On Wed, Jul 03, 2024 at 06:16:32PM +0300, Sagi Grimberg wrote:
...
> > > OK, wonder what is the cost here. Is it in ALL conditions better
> > > than a single workqueue?
> > 
> > Well, clearly not on memory-limited systems; a workqueue per controller
> > takes up more memory that a single one. And it's questionable whether
> > such a system isn't underprovisioned for nvme anyway.

Each workqueue does take up some memory but it's not enormous (I think it's
512 + 512 * nr_cpus + some extra + rescuer if MEM_RECLAIM). Each workqueue
is just a frontend to shared backend worker pools, so splitting a workqueue
into multiple that do about the same work usually won't create more workers.

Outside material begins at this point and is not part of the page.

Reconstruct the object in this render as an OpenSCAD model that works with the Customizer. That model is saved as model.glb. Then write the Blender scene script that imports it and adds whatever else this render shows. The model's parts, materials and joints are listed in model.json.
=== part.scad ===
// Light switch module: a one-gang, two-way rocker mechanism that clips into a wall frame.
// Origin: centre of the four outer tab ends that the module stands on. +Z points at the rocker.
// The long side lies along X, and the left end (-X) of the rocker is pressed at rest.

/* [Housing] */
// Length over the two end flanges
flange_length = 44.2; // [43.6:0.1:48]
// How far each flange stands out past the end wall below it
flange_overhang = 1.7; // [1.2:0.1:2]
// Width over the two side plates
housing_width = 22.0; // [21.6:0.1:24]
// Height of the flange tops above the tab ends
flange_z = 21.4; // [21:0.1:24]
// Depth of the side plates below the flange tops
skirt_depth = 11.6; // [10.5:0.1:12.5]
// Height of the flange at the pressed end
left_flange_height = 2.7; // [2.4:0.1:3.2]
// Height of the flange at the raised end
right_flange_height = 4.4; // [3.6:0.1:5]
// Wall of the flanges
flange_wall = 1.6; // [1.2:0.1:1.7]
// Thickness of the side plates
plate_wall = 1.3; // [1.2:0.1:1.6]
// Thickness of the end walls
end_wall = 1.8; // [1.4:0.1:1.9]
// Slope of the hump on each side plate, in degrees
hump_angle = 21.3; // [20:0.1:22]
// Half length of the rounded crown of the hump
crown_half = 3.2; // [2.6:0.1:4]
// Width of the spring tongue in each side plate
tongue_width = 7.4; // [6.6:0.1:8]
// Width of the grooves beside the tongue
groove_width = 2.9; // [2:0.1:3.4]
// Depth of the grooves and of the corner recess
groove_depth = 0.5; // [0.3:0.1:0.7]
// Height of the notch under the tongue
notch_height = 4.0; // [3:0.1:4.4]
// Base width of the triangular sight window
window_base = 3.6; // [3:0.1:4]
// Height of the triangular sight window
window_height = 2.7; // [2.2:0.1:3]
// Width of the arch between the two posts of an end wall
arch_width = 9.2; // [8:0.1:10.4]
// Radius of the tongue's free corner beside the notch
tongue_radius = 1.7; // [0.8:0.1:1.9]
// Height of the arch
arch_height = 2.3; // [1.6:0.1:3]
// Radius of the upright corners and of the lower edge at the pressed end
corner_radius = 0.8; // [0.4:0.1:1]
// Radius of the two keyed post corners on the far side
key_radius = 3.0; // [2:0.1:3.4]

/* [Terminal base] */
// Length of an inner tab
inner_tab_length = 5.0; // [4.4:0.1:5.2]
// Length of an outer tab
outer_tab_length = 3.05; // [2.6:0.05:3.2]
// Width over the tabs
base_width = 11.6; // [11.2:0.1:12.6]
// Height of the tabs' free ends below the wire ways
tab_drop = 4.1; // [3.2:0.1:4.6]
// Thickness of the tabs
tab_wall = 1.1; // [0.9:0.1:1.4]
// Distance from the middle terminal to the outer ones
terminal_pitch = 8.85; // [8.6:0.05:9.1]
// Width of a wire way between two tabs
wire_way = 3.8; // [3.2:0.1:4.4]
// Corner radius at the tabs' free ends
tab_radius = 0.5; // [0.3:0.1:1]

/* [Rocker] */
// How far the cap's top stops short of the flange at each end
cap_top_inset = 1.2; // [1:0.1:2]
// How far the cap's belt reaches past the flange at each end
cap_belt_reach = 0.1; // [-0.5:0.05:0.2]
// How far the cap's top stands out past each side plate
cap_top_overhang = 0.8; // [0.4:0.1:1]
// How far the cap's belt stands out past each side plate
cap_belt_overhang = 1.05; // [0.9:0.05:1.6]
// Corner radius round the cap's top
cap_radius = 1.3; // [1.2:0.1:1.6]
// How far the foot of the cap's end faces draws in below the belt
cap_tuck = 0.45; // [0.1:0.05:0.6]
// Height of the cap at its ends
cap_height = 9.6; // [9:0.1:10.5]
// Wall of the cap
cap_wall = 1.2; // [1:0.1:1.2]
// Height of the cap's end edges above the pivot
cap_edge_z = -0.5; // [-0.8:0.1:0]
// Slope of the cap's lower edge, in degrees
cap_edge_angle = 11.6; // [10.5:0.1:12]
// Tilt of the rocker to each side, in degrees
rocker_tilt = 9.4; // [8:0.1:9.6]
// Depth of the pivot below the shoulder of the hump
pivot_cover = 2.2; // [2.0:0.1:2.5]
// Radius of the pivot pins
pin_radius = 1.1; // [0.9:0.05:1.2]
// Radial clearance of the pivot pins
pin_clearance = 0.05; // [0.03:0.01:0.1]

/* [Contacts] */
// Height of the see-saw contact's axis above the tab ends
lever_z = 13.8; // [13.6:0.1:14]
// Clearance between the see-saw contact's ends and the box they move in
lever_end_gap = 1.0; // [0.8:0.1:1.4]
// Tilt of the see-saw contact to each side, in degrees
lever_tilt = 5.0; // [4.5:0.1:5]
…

> > We will see a higher scheduler interaction as the scheduler needs to
> > switch between workqueues, but that was kinda the idea. And I doubt one

This isn't necessarily true. The backend worker pools don't care whether you
have one or multiple workqueues. For per-cpu workqueues, the concurrency
management applies across different workqueues. For unbound workqueues,
because concurrency limit is per workqueue, if there are enough concurrent
work items being queued, the concurrent number of running kworkers may go up
but that's just because the total concurrency went up. Whether you have one
or many workqueues, as long as workqueues share the properties, they map to
the same backend worker pools and execute exactly the same way.

> > can measure it; the overhead between switching workqueues should be
> > pretty much identical to the overhead switching between workqueue items.

They are identical.

> > I could do some measurements, but really I don't think it'll yield any
> > surprising results.
> 
> I'm just not used to seeing drivers create non-global workqueues. I've seen
> some filesystems have workqueues per-super, but
> it's not a common pattern around the kernel.
> 
> Tejun,
> Is this a pattern that we should pursue? Do multiple symmetric workqueues
> really work better (faster, with less overhead) than
> a single global workqueues?

Yeah, there's nothing wrong with creating multiple if for the right reasons.
Here are some reasons I can think of:

- Not wanting to share concurrency limit so that one one device can't
  interfere with another. Not sharing rescuer may also have *some* benefits
  although I doubt it'd be all that noticeable.

- To get separate flush domains. e.g. If you want to be able to do
  flush_workqueue() on the work items that service one device without
  getting affected by work items from other devices.

- To get different per-device workqueue attribtes - e.g. maybe you wanna
  confine workers serving a specific device to a subset of CPUs or give them
  higher priority.

Note that separating workqueues does not necessarily change how things are
executed. e.g. You don't get your own kworkers.

Thanks.

-- 
tejun